# Opening weekend bow kill



## RMD26 (Jan 13, 2012)

Got this 9 point on Sunday morning. I was surprised to see his neck so swollen for being so early in the year and his hocks were very strong. He was 25 yards and hard quartering away. Easy blood trail and fell about 75 yards.


----------



## capt B (May 30, 2009)

Congrats that's a good one!..


----------



## sotexhookset (Jun 4, 2011)

Nice job. Congrats on a great kill.


----------



## DCAVA (Aug 5, 2013)

Awesome buck!!

Congrats!!


----------



## FrankL (Dec 7, 2004)

Good one, congrats


----------



## C-Man87 (Jun 25, 2014)

Nice kill! Congrats! Where were you hunting at?


----------



## RMD26 (Jan 13, 2012)

Thanks! I was hunting on my lease in Gillespie County between Kerrville and Fredericksburg.


----------



## sharkchum (Feb 10, 2012)

Nice buck.That looks like a rage hole.


----------



## Profish00 (May 21, 2004)

Good Job!


----------



## RMD26 (Jan 13, 2012)

I was using a rage hypodermic.

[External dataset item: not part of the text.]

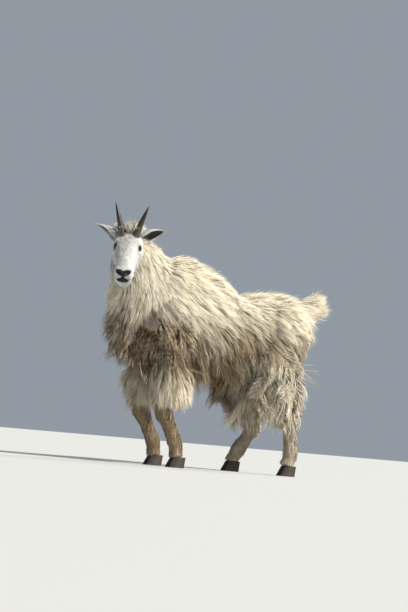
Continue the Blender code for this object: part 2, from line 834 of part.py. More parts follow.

So far, 2/2 with the rage 2 blade.


----------



## Huntnfish (Apr 20, 2005)

Congrats and nice shot placement


----------



## KILLROY (Jul 2, 2005)

Nice Buck congrats!


----------



## txdukklr (Jun 30, 2013)

nicely done


----------



## Law Dog (Jul 27, 2010)

Nice buck. Congrats!


----------



## okmajek (May 29, 2012)

Good job nice buck...!!


----------



## troutless (Feb 17, 2006)

A great bow kill. Congrats- Well Done!


----------



## WillieT (Aug 25, 2010)

Congratulations. That's a great buck.


----------



## Jack's Pocket (Jul 16, 2014)

Nice buck.

I have seen eleven this week and not a legal buck in the whole bunch.
Plenty of mature deer just not legal by state regs.
Real hard to grow horns in a county that is 96% owned by paper companies.
Pine straw just doesn't have a lot of protein.


----------



## coup de grace (Aug 7, 2010)

Yes sir, dang fine buck.


----------